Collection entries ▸
* * *

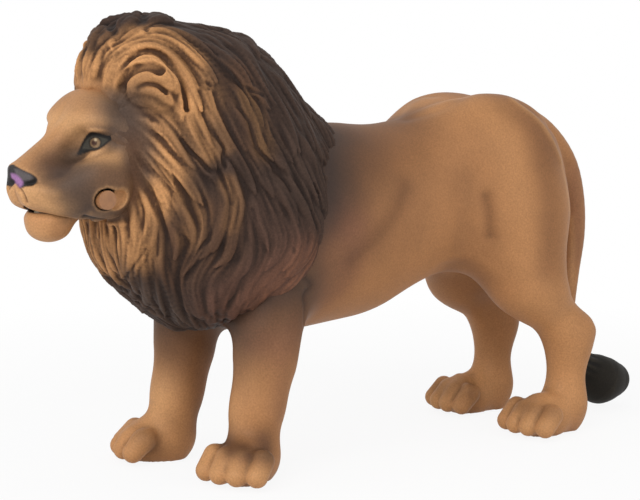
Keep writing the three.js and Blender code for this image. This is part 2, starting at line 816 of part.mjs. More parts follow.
// The bore that a peg passes through, from inside a hinge arm out through the cheek
const jawBore = (side, room) => jawPeg(side, room, armX - armThickness, overrun);

// The bore in the cheek opens backwards into a slanted recess.
function cheekRecess(side) {
  const inner = armX + armThickness * half + jawClearance;
  const out = cheekReach() - inner + recessDiameter * half;
  return bar(
    [side * inner, hingeY, hingeHeight],
    [side * (inner + out), hingeY + out * recessSlantShare, hingeHeight],
    recessDiameter,
  );
}

function headCasting() {
  const open = sides.reduce(
    (casting, side) => casting.subtract(jawBore(side, boreClearance)).subtract(cheekRecess(side)),
    solidOf(headSkin),
  );
  return castingOf(open
    .subtract(solidOf(sweepSkin))
    .subtract(armSweep())
    .subtract(solidOf(mouthSkin))
    .subtract(palateRoof(seamGap))
    .subtract(neckPeg(seamGap)));
}

function hingeArms(room = 0) {
  const thickness = armThickness * half + room;
  const arms = sides.map((side) => bar(
    [side * armX - thickness, hingeY, hingeHeight],
    [side * armX + thickness, hingeY, hingeHeight],
    (armRadius + room) * 2,
  ));
  return arms[0].add(arms[1]);
}

const armSweep = () => hingeArms(jawClearance);

function lowerJaw() {
  const solid = solidOf(jawSkin)
    .add(hingeArms())
    .subtract(solidOf(mouthSkin))
    .subtract(solidOf(tongueSkin, seamGap))
    .subtract(teethSolid(lowerRow, seamGap));
  return castingOf(sides.reduce((casting, side) => casting.subtract(jawBore(side, seamGap)), solid));
}

function tailCasting() {
  return castingOf(solidOf(tailSkin).subtract(solidOf(bodySkin, seamGap)).add(tailPeg()));
}

const tuftCasting = () => castingOf(solidOf(tuftSkin).subtract(solidOf(tailSkin, seamGap)));

const figure = new THREE.Group();

function addPiece(name, solid, colour, roughness) {
  const { vertProperties, triVerts } = solid.getMesh();
  const geometry = new THREE.BufferGeometry();
  geometry.setAttribute('position', new THREE.BufferAttribute(vertProperties, 3));
  geometry.setIndex(new THREE.BufferAttribute(triVerts, 1));
  geometry.computeVertexNormals();
  const material = new THREE.MeshStandardMaterial({ color: colour, roughness, metalness: 0 });
  const mesh = new THREE.Mesh(geometry, material);
  mesh.name = name;
  figure.add(mesh);
}

const tan = '#b4824f';
const faceTan = '#cd915a';
const maneBrown = '#4b3c34';
const tuftBlack = '#2d2a26';
const gumPink = '#a8564f';
const toothIvory = '#e8dcc0';
const matte = 0.62;
const moist = 0.45;

addPiece('rear_body', rearBody(), tan, matte);
addPiece('chest_body', chestBody(), tan, matte);
addPiece('left_foreleg', foreLeg(1), tan, matte);
addPiece('right_foreleg', foreLeg(-1), tan, matte);
addPiece('left_hind_leg', hindLeg(1), tan, matte);
addPiece('right_hind_leg', hindLeg(-1), tan, matte);
addPiece('mane', maneCape(), maneBrown, matte);
addPiece('head', headCasting(), faceTan, matte);
addPiece('palate', palateLining(), gumPink, moist);
addPiece('upper_teeth', teethSolid(upperRow), toothIvory, moist);
addPiece('lower_jaw', lowerJaw(), faceTan, matte);
addPiece('lower_teeth', teethSolid(lowerRow), toothIvory, moist);
addPiece('tongue', solidOf(tongueSkin), gumPink, moist);
addPiece('left_jaw_peg', jawPeg(1), faceTan, matte);
addPiece('right_jaw_peg', jawPeg(-1), faceTan, matte);
addPiece('tail', tailCasting(), tan, matte);
addPiece('tail_tuft', tuftCasting(), tuftBlack, matte);

// The origin is on the ground under the middle of the figure.
const bounds = new THREE.Box3().setFromObject(figure);
figure.position.y = -(bounds.min.y + bounds.max.y) * half;
figure.position.x = -(bounds.min.x + bounds.max.x) * half;

export default figure;
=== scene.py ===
# Looks of a toy male lion with a hinged lower jaw.
# Shapes are sculpted as lumps in millimetres, in the frame's own axes: the lion faces -Y, +X is its left.
import math
import bpy
import numpy as np
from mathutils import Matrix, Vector


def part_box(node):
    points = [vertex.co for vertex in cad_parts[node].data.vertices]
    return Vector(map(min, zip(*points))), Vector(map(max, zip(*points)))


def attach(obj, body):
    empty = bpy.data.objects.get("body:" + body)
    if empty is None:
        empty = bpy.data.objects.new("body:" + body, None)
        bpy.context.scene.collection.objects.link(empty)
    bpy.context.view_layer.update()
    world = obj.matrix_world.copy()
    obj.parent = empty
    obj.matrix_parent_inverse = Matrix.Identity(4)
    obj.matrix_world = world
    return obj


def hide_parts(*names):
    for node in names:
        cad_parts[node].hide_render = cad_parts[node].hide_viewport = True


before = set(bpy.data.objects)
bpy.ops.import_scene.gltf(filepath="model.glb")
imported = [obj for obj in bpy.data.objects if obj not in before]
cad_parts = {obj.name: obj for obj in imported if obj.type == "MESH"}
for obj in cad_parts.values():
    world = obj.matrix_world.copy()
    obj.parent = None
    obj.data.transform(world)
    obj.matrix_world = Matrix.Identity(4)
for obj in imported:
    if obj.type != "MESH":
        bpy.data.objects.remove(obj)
for startup_name in ("Cube", "Camera", "Light"):
    if startup_name in bpy.data.objects:
        bpy.data.objects.remove(bpy.data.objects[startup_name])
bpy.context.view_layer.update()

MM = 0.001                    # metres in a millimetre
HALF = 0.5
TINY = 1e-9                   # keeps a division from zero
FOLD = 0.9                    # rounds the middle plane where the two sides meet

# Sizes in millimetres, as on the solids
WHEELBASE = 118
BACK_HEIGHT = 104
BODY_WIDTH = 50
FORE_STANCE = 34
HIND_STANCE = 40
FORE_STEP = 3.5
HIND_STEP = -1.4
BODY_MELT = 14
LEG_MELT = 9
PAW_MELT = 5
SHOULDER_GIRTH = 25
ELBOW_GIRTH = 15.6
WRIST_GIRTH = 11.8
THIGH_GIRTH = 26
KNEE_GIRTH = 18
HOCK_GIRTH = 14.6
SHANK_GIRTH = 13.4
FORE_LEAN = 8
HIND_LEAN = 9.4
PAW_LENGTH = 29
PAW_WIDTH = 19
PAW_HEIGHT = 15.8
FORE_TURN = 22                # degrees that the fore paws point outwards
FORE_TURN_LEFT = 4            # and that both of them turn to the lion's left besides
HIND_TURN = 5
TOE_WIDTH = 6
TOE_COUNT = 4
SOLE_FLAT = 1.4
HINGE_AHEAD = 37.8
FACE_LENGTH = 18.2
HEAD_WIDTH = 35
HEAD_HEIGHT = 42
EAR_SIZE = 17.5
EAR_SPREAD = 40
EAR_TURN = 35
HEAD_MELT = 6
MANE_WIDTH = 62
MANE_HEIGHT = 92
MANE_LENGTH = 88
MANE_MELT = 12
JAW_WIDTH = 17
JAW_DEPTH = 9
JAW_LENGTH = 15.8
JAW_DROP = 7.9
ARM_THICKNESS = 4
ARM_SPREAD = 23
PEG_DIAMETER = 5.2
JAW_OPENING = 26
JAW_CLEARANCE = 0.5
MOUTH_WIDTH = 15
MOUTH_LENGTH = 15
MOUTH_HEIGHT = 6
TAIL_GIRTH = 8.4
TUFT_GIRTH = 14.2
TUFT_LENGTH = 25
TUFT_RISE = 2.8

# The hinge line is where the frame has the jaw's pegs, and the rest is measured from it.
peg_low, peg_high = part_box("left_jaw_peg")
HINGE_Y = (peg_low[1] + peg_high[1]) * HALF / MM
HINGE_Z = (peg_low[2] + peg_high[2]) * HALF / MM
FORE_Y = HINGE_Y + HINGE_AHEAD
HIND_Y = FORE_Y + WHEELBASE
MIDDLE_Y = FORE_Y + WHEELBASE * HALF

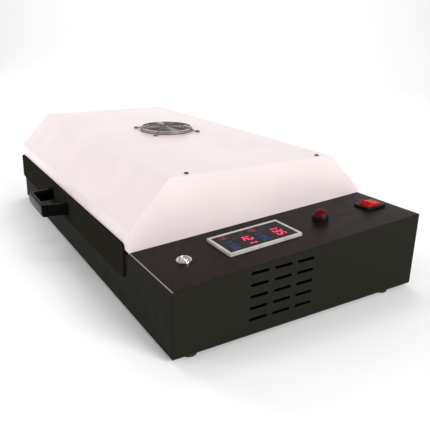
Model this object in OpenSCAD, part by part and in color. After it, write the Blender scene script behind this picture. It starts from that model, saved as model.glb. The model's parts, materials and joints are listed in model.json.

* * *

AIM ▸ Above is a listing; print exactly its lines from the one with "of the figure." through the one with "bpy.data.objects.remove(bpy.data.objects[startup_name])", and no other lines.

TASK SOLUTION ▸
// The origin is on the ground under the middle of the figure.
const bounds = new THREE.Box3().setFromObject(figure);
figure.position.y = -(bounds.min.y + bounds.max.y) * half;
figure.position.x = -(bounds.min.x + bounds.max.x) * half;

export default figure;
=== scene.py ===
# Looks of a toy male lion with a hinged lower jaw.
# Shapes are sculpted as lumps in millimetres, in the frame's own axes: the lion faces -Y, +X is its left.
import math
import bpy
import numpy as np
from mathutils import Matrix, Vector


def part_box(node):
    points = [vertex.co for vertex in cad_parts[node].data.vertices]
    return Vector(map(min, zip(*points))), Vector(map(max, zip(*points)))


def attach(obj, body):
    empty = bpy.data.objects.get("body:" + body)
    if empty is None:
        empty = bpy.data.objects.new("body:" + body, None)
        bpy.context.scene.collection.objects.link(empty)
    bpy.context.view_layer.update()
    world = obj.matrix_world.copy()
    obj.parent = empty
    obj.matrix_parent_inverse = Matrix.Identity(4)
    obj.matrix_world = world
    return obj


def hide_parts(*names):
    for node in names:
        cad_parts[node].hide_render = cad_parts[node].hide_viewport = True


before = set(bpy.data.objects)
bpy.ops.import_scene.gltf(filepath="model.glb")
imported = [obj for obj in bpy.data.objects if obj not in before]
cad_parts = {obj.name: obj for obj in imported if obj.type == "MESH"}
for obj in cad_parts.values():
    world = obj.matrix_world.copy()
    obj.parent = None
    obj.data.transform(world)
    obj.matrix_world = Matrix.Identity(4)
for obj in imported:
    if obj.type != "MESH":
        bpy.data.objects.remove(obj)
for startup_name in ("Cube", "Camera", "Light"):
    if startup_name in bpy.data.objects:
        bpy.data.objects.remove(bpy.data.objects[startup_name])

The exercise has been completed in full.